Hampden-Sydney receives $12 million gift
Published 5:35 am Wednesday, April 14, 2021
Getting your Trinity Audio player ready...
|
Hampden-Sydney College announced a $12 million gift from the estate of the late Mr. and Mrs. M. Blair Dickinson, Jr. ’37 Tuesday, April 13. The Dickinsons’ gift is the second-largest in the college’s history.
Aside from his service as a naval officer during World War II, Blair Dickinson spent his career as an educator, beginning as a high school principal in Fauquier County. He and his wife, Lucile, later took on assignments at American Dependents’ schools at overseas postings in Japan, Germany and Italy. Dickinson concluded his career at Leesburg High School in Florida. He passed away on September 11, 1984, in Boynton Beach, Florida. His father, M. Blair Dickinson, Sr., was an 1892 graduate who served on the college’s Board of Trustees for many years, and Hampden-Sydney’s history has many examples of Dickinson family members attending and supporting Hampden-Sydney.
Blair Dickinson’s widow, Sarah “Lucile” Lawton Dickinson — who was also a World War II veteran, serving in the U.S. Marine Corps as a member of the women’s division of the aviation corps and rising to the rank of sergeant — outlived her husband by nearly 35 years, but she remained committed to their original plan to leave a significant portion of their estate to his beloved alma mater.

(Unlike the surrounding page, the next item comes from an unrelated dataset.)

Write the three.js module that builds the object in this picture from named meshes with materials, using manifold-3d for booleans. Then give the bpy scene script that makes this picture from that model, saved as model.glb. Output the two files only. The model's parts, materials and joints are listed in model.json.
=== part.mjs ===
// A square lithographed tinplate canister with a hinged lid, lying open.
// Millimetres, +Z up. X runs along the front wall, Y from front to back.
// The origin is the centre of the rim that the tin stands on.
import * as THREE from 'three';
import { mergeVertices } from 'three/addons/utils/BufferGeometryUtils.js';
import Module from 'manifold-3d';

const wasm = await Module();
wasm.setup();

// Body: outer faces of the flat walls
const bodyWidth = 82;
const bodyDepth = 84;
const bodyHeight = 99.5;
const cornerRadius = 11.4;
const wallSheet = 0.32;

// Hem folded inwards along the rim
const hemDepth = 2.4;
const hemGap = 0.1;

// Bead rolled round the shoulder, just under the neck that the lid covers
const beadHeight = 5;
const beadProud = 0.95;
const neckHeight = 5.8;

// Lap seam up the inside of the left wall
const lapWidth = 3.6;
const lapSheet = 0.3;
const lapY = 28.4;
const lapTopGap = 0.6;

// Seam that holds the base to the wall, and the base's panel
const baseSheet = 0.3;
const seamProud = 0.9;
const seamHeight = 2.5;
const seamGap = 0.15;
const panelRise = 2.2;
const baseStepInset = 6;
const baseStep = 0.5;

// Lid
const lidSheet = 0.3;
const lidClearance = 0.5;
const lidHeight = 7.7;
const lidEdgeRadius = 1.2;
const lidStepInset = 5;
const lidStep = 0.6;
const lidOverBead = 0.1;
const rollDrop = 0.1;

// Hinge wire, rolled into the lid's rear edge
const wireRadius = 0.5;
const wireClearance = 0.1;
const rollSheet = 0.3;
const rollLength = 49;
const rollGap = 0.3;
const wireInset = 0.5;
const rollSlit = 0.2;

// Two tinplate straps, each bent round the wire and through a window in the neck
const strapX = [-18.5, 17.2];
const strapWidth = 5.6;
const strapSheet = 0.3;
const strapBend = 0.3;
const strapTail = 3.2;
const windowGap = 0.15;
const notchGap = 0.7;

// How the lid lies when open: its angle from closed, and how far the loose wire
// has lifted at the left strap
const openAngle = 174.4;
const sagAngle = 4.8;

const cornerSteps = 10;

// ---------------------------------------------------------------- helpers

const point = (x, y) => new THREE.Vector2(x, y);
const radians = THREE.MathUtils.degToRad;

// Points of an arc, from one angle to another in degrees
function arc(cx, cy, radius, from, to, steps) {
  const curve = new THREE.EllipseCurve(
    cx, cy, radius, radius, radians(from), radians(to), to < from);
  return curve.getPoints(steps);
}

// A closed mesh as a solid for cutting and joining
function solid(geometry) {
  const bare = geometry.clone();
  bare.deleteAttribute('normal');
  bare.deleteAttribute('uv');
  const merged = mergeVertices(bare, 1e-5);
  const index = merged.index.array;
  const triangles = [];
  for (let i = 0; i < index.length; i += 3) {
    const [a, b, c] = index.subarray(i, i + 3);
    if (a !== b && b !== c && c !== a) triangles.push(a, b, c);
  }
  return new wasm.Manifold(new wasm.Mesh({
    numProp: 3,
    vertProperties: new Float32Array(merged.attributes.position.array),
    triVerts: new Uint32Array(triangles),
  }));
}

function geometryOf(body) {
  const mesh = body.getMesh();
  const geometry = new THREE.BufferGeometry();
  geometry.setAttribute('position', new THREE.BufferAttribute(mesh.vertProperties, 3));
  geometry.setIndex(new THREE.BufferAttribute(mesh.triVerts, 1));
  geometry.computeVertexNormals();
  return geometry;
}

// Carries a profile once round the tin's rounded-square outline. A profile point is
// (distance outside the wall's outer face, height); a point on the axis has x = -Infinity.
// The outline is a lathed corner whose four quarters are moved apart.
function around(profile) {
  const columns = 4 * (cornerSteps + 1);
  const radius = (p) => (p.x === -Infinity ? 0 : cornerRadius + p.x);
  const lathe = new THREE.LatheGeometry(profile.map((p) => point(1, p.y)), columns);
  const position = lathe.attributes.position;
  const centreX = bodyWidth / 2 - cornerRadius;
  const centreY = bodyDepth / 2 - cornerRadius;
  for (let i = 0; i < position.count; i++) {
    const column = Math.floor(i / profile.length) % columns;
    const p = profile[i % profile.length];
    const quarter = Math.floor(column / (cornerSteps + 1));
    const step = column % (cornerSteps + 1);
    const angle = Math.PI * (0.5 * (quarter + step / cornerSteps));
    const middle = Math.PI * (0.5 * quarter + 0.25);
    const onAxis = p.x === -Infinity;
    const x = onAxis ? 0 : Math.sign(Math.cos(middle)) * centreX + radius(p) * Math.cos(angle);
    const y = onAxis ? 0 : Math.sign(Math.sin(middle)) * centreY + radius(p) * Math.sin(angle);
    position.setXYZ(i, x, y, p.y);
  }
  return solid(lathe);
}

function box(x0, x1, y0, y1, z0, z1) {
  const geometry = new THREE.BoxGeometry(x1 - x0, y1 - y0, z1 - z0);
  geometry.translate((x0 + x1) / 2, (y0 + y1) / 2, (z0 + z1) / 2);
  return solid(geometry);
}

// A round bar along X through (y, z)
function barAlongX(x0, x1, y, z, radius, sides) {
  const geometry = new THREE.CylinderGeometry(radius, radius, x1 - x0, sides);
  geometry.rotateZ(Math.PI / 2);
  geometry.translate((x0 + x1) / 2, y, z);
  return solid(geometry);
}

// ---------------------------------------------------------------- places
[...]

The Dickinsons met shortly after WWII when they were instructors at North Carolina State University. They both believed strongly in the power of education, and Lucile Dickinson maintained her connection with Hampden-Sydney College in the decades that followed the death of her husband. She passed away in Boynton Beach on May 7, 2019, at the age of 95.

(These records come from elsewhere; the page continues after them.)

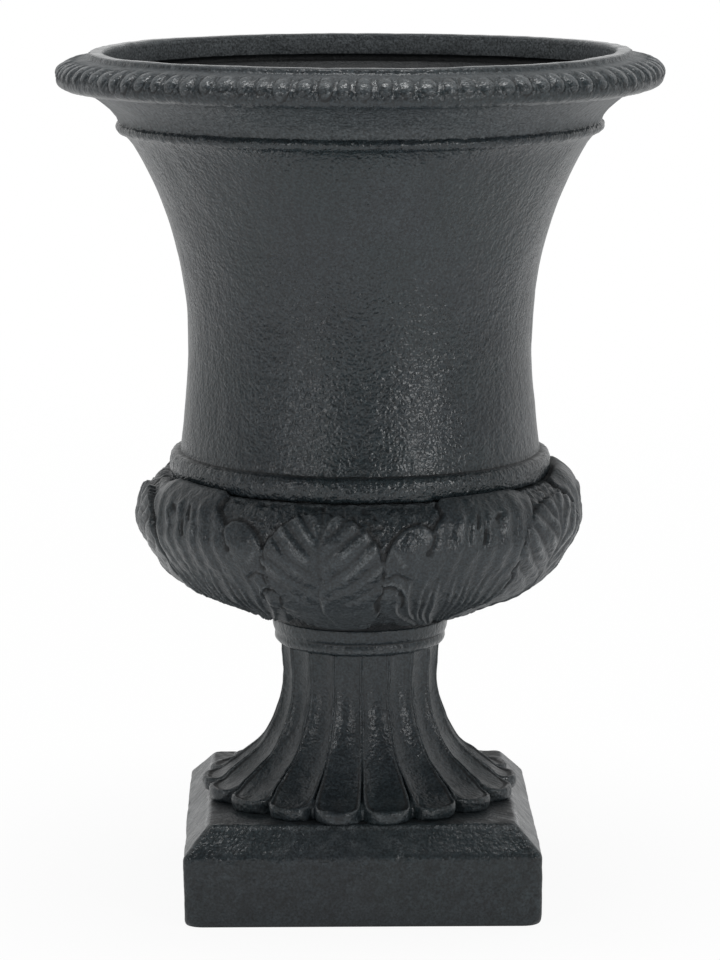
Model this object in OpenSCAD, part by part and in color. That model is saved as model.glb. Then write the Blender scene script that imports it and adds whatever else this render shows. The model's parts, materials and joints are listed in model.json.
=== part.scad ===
// Classical urn planter for a floor or terrace.
// Four castings stand on one another: a hollow square plinth, a fluted stem, a
// bowl clothed in leaves and a flared body with a ribbed rim. One steel rod runs
// from the bowl's floor down to a bar under the plinth and draws them together.
// Water leaves the bowl through three drain bushes, each with a lift-out plug.
// Millimetres, +Z up, origin in the middle of the plinth's underside, front at -Y.

/* [Plinth] */
// Width of the square block across its faces
plinth_w = 302.5; // [290:0.5:330]
// Height of the block, ground to flat top
plinth_h = 84.5; // [76:0.5:100]
// Width of the flat top inside the chamfer
plinth_top_w = 260; // [256:0.5:276]
// Height taken by the chamfer
chamfer_h = 23.5; // [14:0.5:30]
// How far each side leans in at the ground
plinth_taper = 1.5; // [0:0.5:4]
// Thickness of the side walls
plinth_wall = 22; // [16:0.5:30]
// Thickness of the top slab
slab_t = 18; // [12:0.5:24]
// Radius of the opening through the slab
slab_hole_r = 45; // [36:0.5:52]

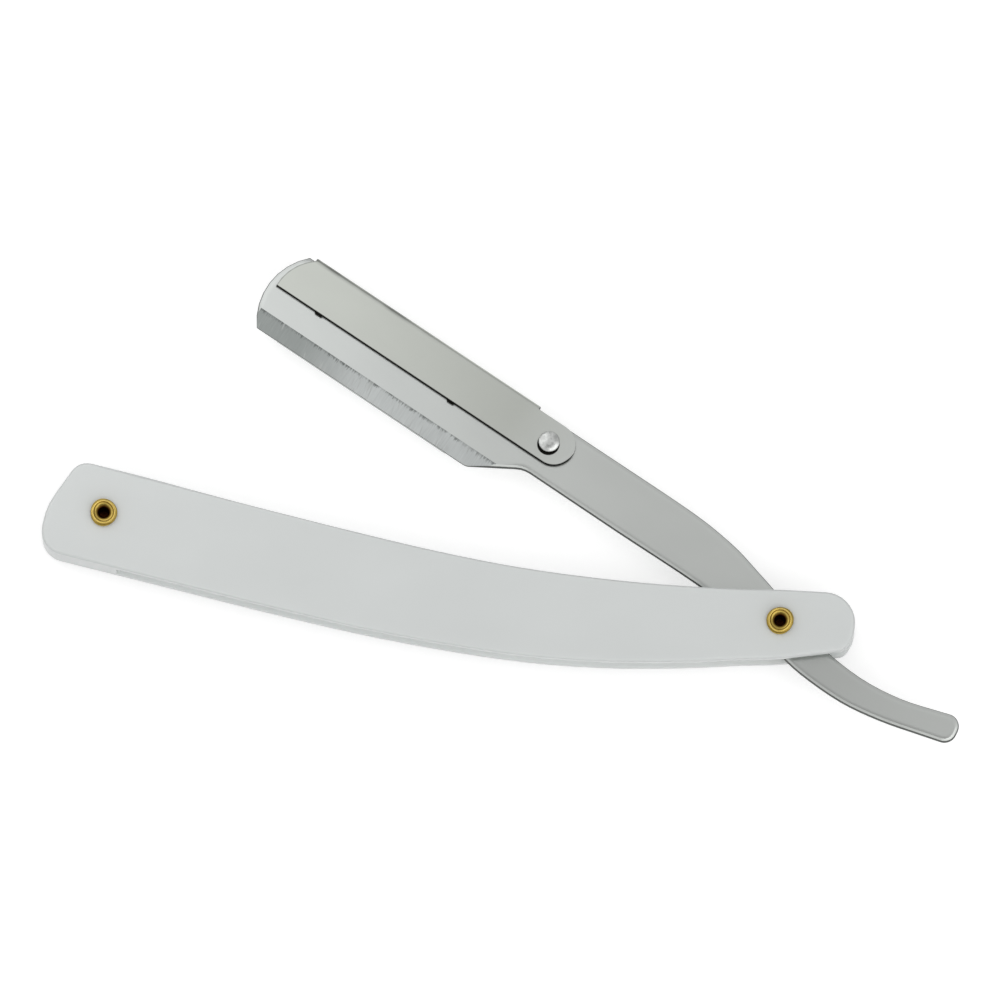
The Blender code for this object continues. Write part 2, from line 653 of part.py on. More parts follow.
def main():
    for old in list(bpy.data.objects):
        bpy.data.objects.remove(old)
    white_plastic = new_material("white_plastic", (0.63, 0.65, 0.64), 0.35, 0.0)
    brass = new_material("brass", (0.58, 0.37, 0.10), 0.28, 1.0)
    satin_steel = new_material("satin_steel", (0.46, 0.48, 0.46), 0.38, 1.0)
    blade_steel = new_material("blade_steel", (0.60, 0.62, 0.62), 0.15, 1.0)
    bright_steel = new_material("bright_steel", (0.62, 0.63, 0.62), 0.2, 1.0)
    razor = new_frame("razor")
    handle = new_frame("handle_frame", razor, turn=-HANDLE_SLOPE)
    arm = new_frame("arm_frame", razor, turn=-ARM_SLOPE)
    make_scales(handle, white_plastic)
    make_spacer(handle, white_plastic)
    make_tube_rivets(handle, brass)
    make_pivot_washers(handle, brass)
    make_leaves(arm, satin_steel)
    make_blade(arm, blade_steel)
    make_pegs(arm, bright_steel)
    make_clip_rivet(arm, bright_steel)
    make_clip(arm, satin_steel)
    bpy.context.view_layer.update()
    stand_on_origin(razor)


if __name__ == "__main__":
    main()
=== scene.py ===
"""Looks of a folding razor with an exchangeable half blade, which lies on its side on a pale floor.

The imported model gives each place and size. Flat pieces are finer copies of their solids, round pieces are
spun to their boxes, and each surface takes a finish from what the real one is made of.
"""

import json
import math

import bmesh
import bpy
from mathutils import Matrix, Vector


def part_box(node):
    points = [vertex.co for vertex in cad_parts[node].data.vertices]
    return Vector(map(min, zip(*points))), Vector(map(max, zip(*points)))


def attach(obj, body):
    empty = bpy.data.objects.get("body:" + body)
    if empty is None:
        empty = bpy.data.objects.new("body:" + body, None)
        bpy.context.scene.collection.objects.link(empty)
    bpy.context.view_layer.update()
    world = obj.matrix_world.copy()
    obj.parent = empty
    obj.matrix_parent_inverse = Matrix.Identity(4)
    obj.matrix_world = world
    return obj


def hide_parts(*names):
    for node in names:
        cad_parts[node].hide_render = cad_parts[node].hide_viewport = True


bl_info = {
    "name": "Folding razor",
    "version": (1, 0, 0),
    "blender": (4, 5, 0),
    "location": "3D View > Sidebar > Razor",
    "description": "Models and finishes a barber's folding razor around its packed solids",
    "category": "Object",
}

MM = 0.001

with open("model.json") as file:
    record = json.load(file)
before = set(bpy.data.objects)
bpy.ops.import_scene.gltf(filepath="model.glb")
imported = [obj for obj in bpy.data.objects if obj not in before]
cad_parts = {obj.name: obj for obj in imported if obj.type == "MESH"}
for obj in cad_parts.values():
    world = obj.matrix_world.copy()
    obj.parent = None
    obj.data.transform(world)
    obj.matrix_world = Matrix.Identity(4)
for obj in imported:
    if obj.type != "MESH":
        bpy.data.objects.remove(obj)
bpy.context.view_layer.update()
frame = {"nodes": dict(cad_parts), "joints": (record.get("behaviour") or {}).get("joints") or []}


def radius_of(node):
    """Half the width of a round solid."""
    low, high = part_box(node)
    return (high.x - low.x) / 2


# Places and sizes that the frame gives
HINGES = {joint["name"]: Vector(joint["pos_m"]) for joint in frame["joints"]}
PIVOT = HINGES["arm_pivot"]
CLIP_PIN = HINGES["clip_swing"]
BUTT_PIN = (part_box("butt_rivet")[0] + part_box("butt_rivet")[1]) / 2
MIDDLE = PIVOT.z
HEAD_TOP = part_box("pivot_rivet")[1].z
HEAD_RADIUS = radius_of("pivot_rivet")
STUD_RADIUS = radius_of("clip_rivet")

# Slopes of the two long parts, seen from above, and how far the handle's scuffs turn from it
ARM_SLOPE = math.radians(34.1)
HANDLE_SLOPE = math.radians(9.24)
SCUFF_SLANT = math.radians(8.6)

# Arm, seen from its pivot along its length: its ends, where the darker painted shade of holder and clip ends,
# the shares of its length where it is plain, darker at the tail's root as painted shade and plain again, the
# ground bevel with its frayed upper line, and how far from the tip its painted shade fades
HOLDER_TIP = -113.4 * MM
TAIL_END = 59.0 * MM
HOLDER_TONE_END = -84.0 * MM
SKIRT_TONE_END = -62.0 * MM
PLAIN_SHARES = (0.38, 0.65)
TAIL_ROOT_SHARE = 0.71
TAIL_ROOT_SHADE = 0.84
TAIL_SHARE = 0.86
GRIND_TOP = -4.4 * MM
GRIND_FRAY = (-0.1 * MM, 0.35 * MM)
GRIND_ANGLE = math.radians(9.2)
SCRATCH_SLANT = math.radians(12)
BEVEL_TIP_SHADE = (9 * MM, 28 * MM)

# Clip, seen from its pin along the arm: the round ends of its tab and of its side, and where the painted
# shadow along its foot tapers, the painted shadow rings the stud, the painted dark reflection lies on the
# fold and the painted shade line runs inside the end
TAB_RADIUS = 3.975 * MM
TAB_LEAD = 1.05 * MM
FOOT_SHADE_FROM = -0.33 * TAB_RADIUS
FOOT_SHADE_TO = 0.3 * TAB_RADIUS
FOOT_SHADE_SOFTNESS = (-0.05 * MM, 0.08 * MM)
CLIP_END_RADIUS = 9.2 * MM
CLIP_END_PLACE = (-48.76 * MM, -3.225 * MM)
STUD_SHADE_PLACE = (0.15 * MM, -0.48 * MM)
STUD_SHADE_RING = (0.18 * MM, 0.06 * MM)
FOLD_SHADE_WIDTH = (-0.5 * MM, 0.35 * MM)
FOLD_SHADE_START = (-22 * MM, -40 * MM)
END_SHADE_LINE = (-0.3 * MM, -0.1 * MM)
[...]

“Furthering their lifelong commitment to education, Blair and Lucile Dickinson’s incredible act of devotion and generosity will forever support the college’s mission and its academic program,” President Larry Stimpert said. “Let us all be humbled by, and grateful for, their lives of service to education and their decision to honor the college in their estate plans. Their generosity secures for them an enduring legacy in the storied history of Hampden-Sydney College.”

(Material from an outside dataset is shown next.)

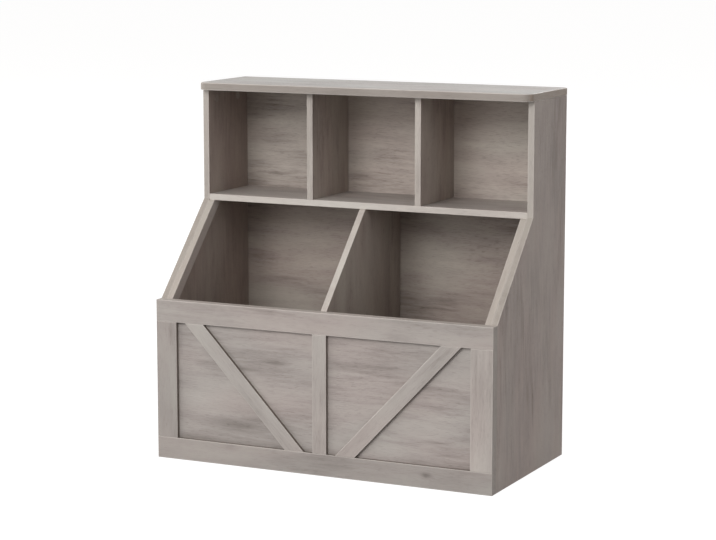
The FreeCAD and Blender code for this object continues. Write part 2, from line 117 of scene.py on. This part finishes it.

“Lucile Dickinson was long admired and respected by the Hampden-Sydney community, and we are incredibly moved by this remarkable act of generosity,” Vice President for College Advancement Heather Krajewski said. “In celebration of this historic gift, the college will make sure the Dickinsons’ lifelong devotion to education will have an indelible impact on our students, faculty and campus. An investment of this magnitude helps us enhance Hampden-Sydney’s reputation as one of the finest small liberal-arts colleges in the nation by supporting the people and programs that are the cornerstone of our rich and distinctive experience.”